Hi, I was wondering how a measured voltage is converted by an ADC. Say you have 2 probes. On the positive probe you 5V and on the negative you have 2V. The drop is 3V. If you have an ADC that has a 5V ref+ and 0V ref-. What value is taken to the Ain input? If your measuring range was between -100V and +100V and you scaled and shifted it down to a 0-5V range you could use a differential amp with the output going to AIN. But then I thought what if the difference is -5V. I thought a way around this would be to take a direct measurement of 0V at AIN1 and 5V at AIN2 and subtract them in software.

Can anyone give me a better alternative?

 

Say you have one probe. THAT is what you put into an A2D since it only has one input and reads that voltage relative to ground, though you can change that reference in extreme cases.
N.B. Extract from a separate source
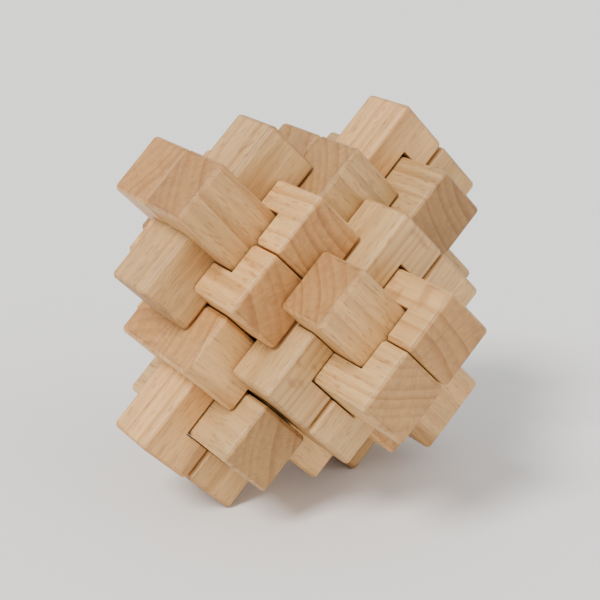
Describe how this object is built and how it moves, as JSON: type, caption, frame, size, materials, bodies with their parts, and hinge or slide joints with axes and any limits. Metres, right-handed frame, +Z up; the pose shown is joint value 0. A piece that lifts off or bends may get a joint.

I suggest you leave it grounded.

The input range when running off a 5V supply can be 0-5 volts. So everything you want to read has to be squeezed into that range.

You can use a differential amplifier to change two floating points into a single point and ground reference. Then you can scale that to That 5V range.

For -100 to +100 volts I would scale this so -100 in reads as zero to the A2D, zero in reads as 2.5, and +100 reads at 5v to the A2D.

Then you can do some math to get back what the actual voltage out there is.

My next question would be is how many bits is your A2D and what kind of resolution do you want?

 

The adc is 10 bit and not too sure about the res. This is going to be a basic PC serial multimeter using Teraterm. If the neg probe is grounded wouldnt measuring across the 5V supply to the output of a 10k 10k pot divider just measure 5V and not 2.5V?

 

First you need to convert a differential signal to something referenced to ground.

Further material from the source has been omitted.